The court rejected Acuity's argument on this point. It reasoned that the business risk is articulated in the exclusions section of the policy rather than in the initial grant of coverage. It stated, "To hold that all construction defects that result in property damage to the completed project are always excluded would mean that the exclusions in the policy related to business risk become meaningless."
The argument that there could not be property damage caused by an occurrence under the policy unless the underlying complaint alleged property damage to something beyond the townhouse construction project was rejected at the appellate level and affirmed by the Illinois Supreme Court. The court then turned to consideration of exclusions.
Business Risks & Exclusions
The policy provides that "this insurance does not apply to property damage expected or intended from the standpoint of the insured. "As discussed above, both parties acknowledge that the damage was not expected or intentional. Therefore, this exception does not preclude a duty to defend.
The parties only considered the initial grant of coverage and failed to discuss any applicable exclusions or exceptions contained in the policy.

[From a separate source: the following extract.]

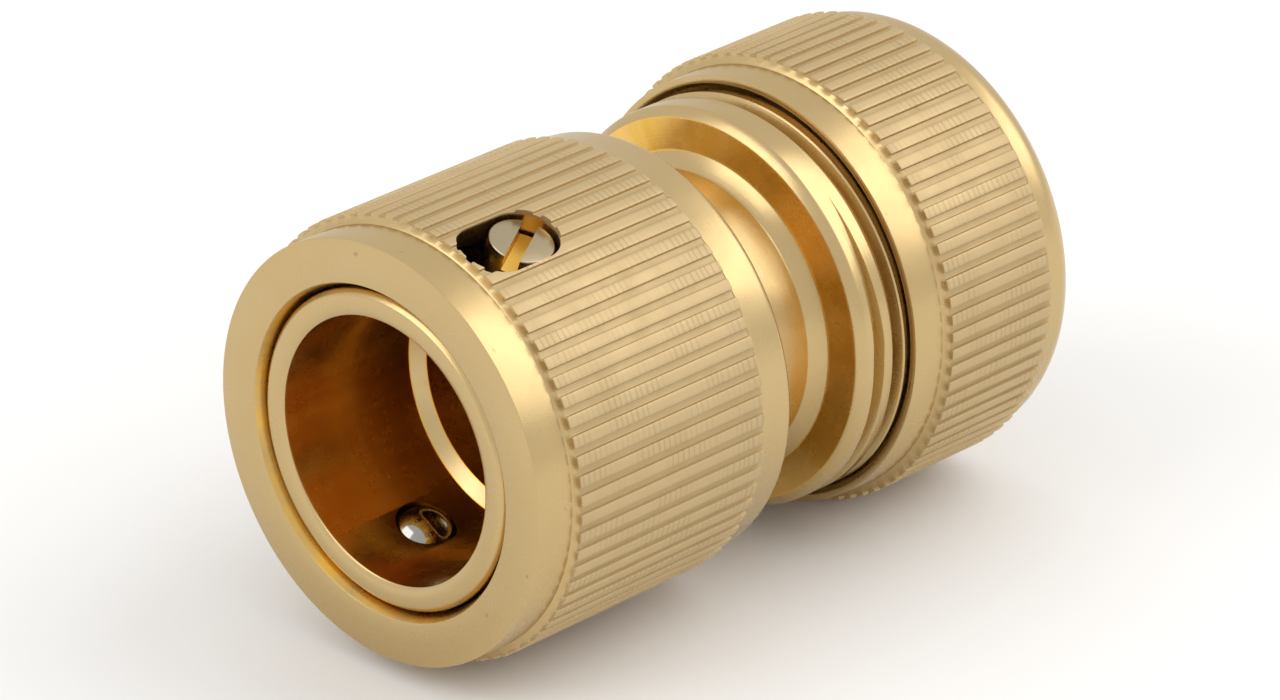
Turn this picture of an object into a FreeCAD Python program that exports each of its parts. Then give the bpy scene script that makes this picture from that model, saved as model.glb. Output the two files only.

The court made mention of several exclusions in the policy to support its determination that a subcontractor's defective work that results in property damage to the completed project may be covered depending upon the various exclusions and exceptions contained in the insurance contract.
The Supreme Court remanded the case to the trial court for further consideration of the policy exclusions and how those may impact Acuity's duty to defend.
Key Takeaways
- The duty of insurers to defend an insured is no longer dependent upon the existence of property damage based upon an occurrence.
- With this decision, commercial general liability policies in Illinois may now potentially cover construction defect cases.
- The ruling reverses precedent in Illinois courts which allowed a denial of coverage by insurers for faulty workmanship based on the argument that it is natural consequence of most construction work and is not accidental.